Collaboraction Theatre presents the Chicago premiere of DARK PLAYS OR STORIES FOR BOYS. Nick and Molly have just had sex. Molly inquires about the scars on Nick’s abdomen. Nick must decide whether to tell her the truth or to ‘make sh#t up.’ Time is suspended as Nick flashbacks to 2004. He’s fourteen. He’s surfing the web pretending to be lonely twin foreign exchange students. He comes across Adam, an earnest guy searching for love. Adam can even describe what love looks like: green eyes, dishwater blonde hair, 5’4-5’8. Nick is intrigued. He responds to Adam’s request as Rachel. His pseudonym matches Adam’s description perfectly. Adam and Rachel fall hard for each other. Adam wants to meet Rachel. And Nick wants to meet Adam. The complications require Nick to add more players into this online game. DARK PLAYS OR STORIES FOR BOYS is a surreal love story that is uncomfortably twisted.

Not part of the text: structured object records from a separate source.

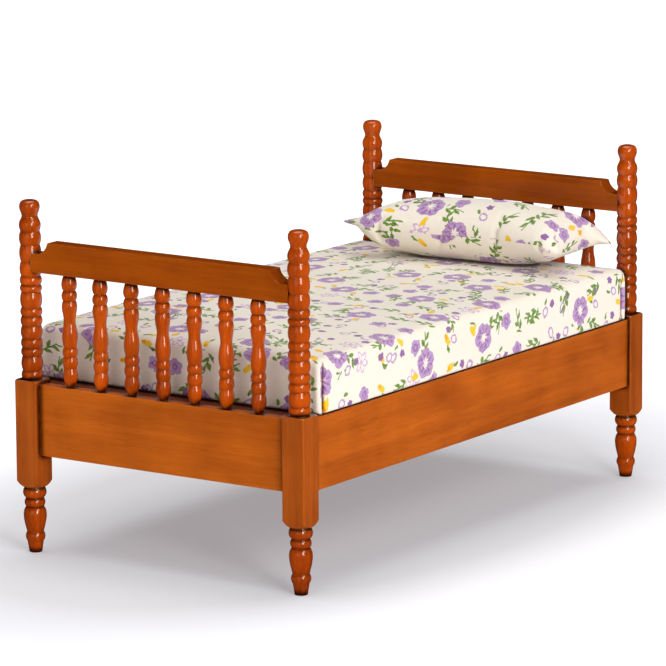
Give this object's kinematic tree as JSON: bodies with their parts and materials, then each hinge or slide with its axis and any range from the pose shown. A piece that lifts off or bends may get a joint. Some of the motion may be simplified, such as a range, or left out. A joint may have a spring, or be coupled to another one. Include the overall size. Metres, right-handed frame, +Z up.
{
  "type": "miniature four poster bed",
  "caption": "Dolls house single bed with bobbin-turned corner posts, spindle headboard and footboard, plain rails, and a loose floral mattress and pillow that lift off.",
  "frame": {"origin": "on the floor, under the middle of the bed", "axes": "+X across the bed to the right seen from the foot, +Y along the bed from foot to head, +Z up"},
  "size_m": [0.0966, 0.1756, 0.0989],
  "materials": {
    "stained_wood": "orange-brown stain under semi-gloss lacquer",
    "inner_wood": "thin reddish stain, unpolished",
    "printed_cotton": "plain-weave cotton printed with small lilac and yellow flowers",
    "filling": "soft white wadding"
  },
  "bodies": {
    "frame": {"foot_post_left": "stained_wood", "foot_post_right": "stained_wood", "head_post_left": "stained_wood", "head_post_right": "stained_wood", "foot_top_rail": "stained_wood", "head_top_rail": "stained_wood", "foot_lower_rail": "stained_wood", "head_lower_rail": "stained_wood", "foot_spindle_1": "stained_wood", "foot_spindle_2": "stained_wood", "foot_spindle_3": "stained_wood", "foot_spindle_4": "stained_wood", "foot_spindle_5": "stained_wood", "foot_spindle_6": "stained_wood", "foot_spindle_7": "stained_wood", "head_spindle_1": "stained_wood", "head_spindle_2": "stained_wood", "head_spindle_3": "stained_wood", "head_spindle_4": "stained_wood", "head_spindle_5": "stained_wood", "head_spindle_6": "stained_wood", "head_spindle_7": "stained_wood", "side_rail_left": "stained_wood", "side_rail_right": "stained_wood", "side_cleat_left": "inner_wood", "side_cleat_right": "inner_wood", "base_board": "inner_wood"},
    "mattress": {"mattress_cover": "printed_cotton", "mattress_filling": "filling"},
    "pillow": {"pillow_cover": "printed_cotton", "pillow_filling": "filling"}
  },
  "joints": [
    {"name": "mattress_lift", "type": "slide", "parent": "frame", "child": "mattress", "axis": [0, 0, 1], "range_m": [0, 0.06]},
    {"name": "pillow_lift", "type": "slide", "parent": "mattress", "child": "pillow", "axis": [0, 0, 1], "range_m": [0, 0.04]}
  ]
}
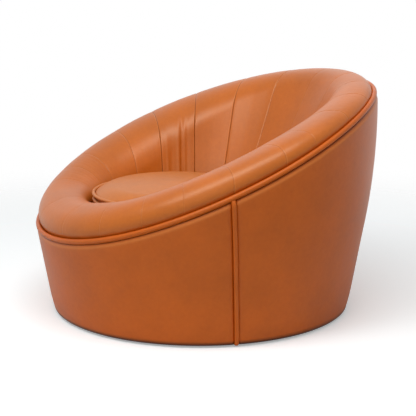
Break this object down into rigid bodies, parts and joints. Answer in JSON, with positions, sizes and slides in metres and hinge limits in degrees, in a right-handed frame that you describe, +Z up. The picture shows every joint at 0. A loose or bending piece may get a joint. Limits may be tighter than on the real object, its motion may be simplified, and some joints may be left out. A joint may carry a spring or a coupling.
{
  "type": "swivel tub chair",
  "caption": "Tan leather swivel tub chair with a slanted rim, a padded roll sewn from gores that runs down the inside, and a loose round piped seat cushion.",
  "frame": {"origin": "swivel axis at the floor, at the middle of the round base", "axes": "+Z up along the swivel axis; -Y towards the low front of the rim; +X to the sitter's left"},
  "size_m": [1.021, 1.0019, 0.6876],
  "materials": {
    "leather": "satin",
    "cushion_leather": "satin",
    "lining": "matte",
    "padding": "matte",
    "plywood": "matte",
    "steel": "satin",
    "plastic": "matte"
  },
  "bodies": {
    "base": {"floor_glides": "plastic", "base_board": "plywood", "lower_bearing_plate": "steel", "swivel_pin": "steel", "swivel_pin_nut": "steel", "lower_plate_screws": "steel"},
    "ball_ring": {"bearing_balls": "steel", "ball_cage": "plastic"},
    "tub": {"outer_cover_front": "leather", "outer_cover_rear": "leather", "rim_piping_right": "leather", "rim_piping_left": "leather", "side_piping_right": "leather", "side_piping_left": "leather", "gore_01": "leather", "gore_02": "leather", "gore_03": "leather", "gore_04": "leather", "gore_05": "leather", "gore_06": "leather", "gore_07": "leather", "gore_08": "leather", "gore_09": "leather", "gore_10": "leather", "gore_11": "leather", "gore_12": "leather", "gore_13": "leather", "gore_14": "leather", "gore_15": "leather", "gore_16": "leather", "gore_17": "leather", "gore_18": "leather", "gore_19": "leather", "gore_20": "leather", "gore_21": "leather", "dust_cover": "lining", "webbing_straps": "lining", "roll_foam_right": "padding", "roll_foam_left": "padding", "outer_wadding": "padding", "deck_pad": "padding", "bottom_board": "plywood", "seat_deck_board": "plywood", "rim_rail": "plywood", "outer_shell_board": "plywood", "rib_1": "plywood", "rib_2": "plywood", "rib_3": "plywood", "rib_4": "plywood", "rib_5": "plywood", "rib_6": "plywood", "upper_bearing_plate": "steel", "upper_plate_screws": "steel"},
    "seat_cushion": {"cushion_foam": "padding", "cushion_top_panel": "cushion_leather", "cushion_boxing": "cushion_leather", "cushion_bottom_panel": "lining", "cushion_top_piping": "cushion_leather", "cushion_second_piping": "cushion_leather"}
  },
  "joints": [
    {"name": "swivel", "type": "hinge", "parent": "base", "child": "tub", "pos_m": [0, 0, 0], "axis": [0, 0, 1], "continuous": true},
    {"name": "ball_ring_turn", "type": "hinge", "parent": "base", "child": "ball_ring", "pos_m": [0, 0, 0], "axis": [0, 0, 1], "continuous": true},
    {"name": "cushion_lift", "type": "slide", "parent": "tub", "child": "seat_cushion", "axis": [0, 0, 1], "range_m": [0, 0.12]}
  ],
  "couplings": [
    {"joint": "ball_ring_turn", "follows": "swivel", "ratio": 0.5}
  ]
}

Playwright Carlos Murillo penned a contemporary teenage, computer generated “Crying Game.” The initial setting is a little dated. I don’t know if there are still chat rooms around? But the notion of an online mystique is still current. Murillo creates Nick, a suave college dude with a f#cked up adolescence. Under Director Anthony Mosley, the talented cast is virtually captivating. Clancy McCartney (Nick) is outstanding. McCartney narrates his life story with a cool and wise John Cusack demeanor. As a fourteen year old, McCartney cowers behind his made-up personas. McCartney’s range of emotional turmoil is both tenderly touching and deeply disturbed. The target of his obsession is Aaron Kirby (Adam). An adorable Kirby charms as a clueless victim. Kirby enthusiastically pursues Olivia Dustman (Rachel/Molly). Dustman flirts perfectly as a male fantasy ideal and also a gritty, dorm room reality. This bizarre love triangle has no right angles.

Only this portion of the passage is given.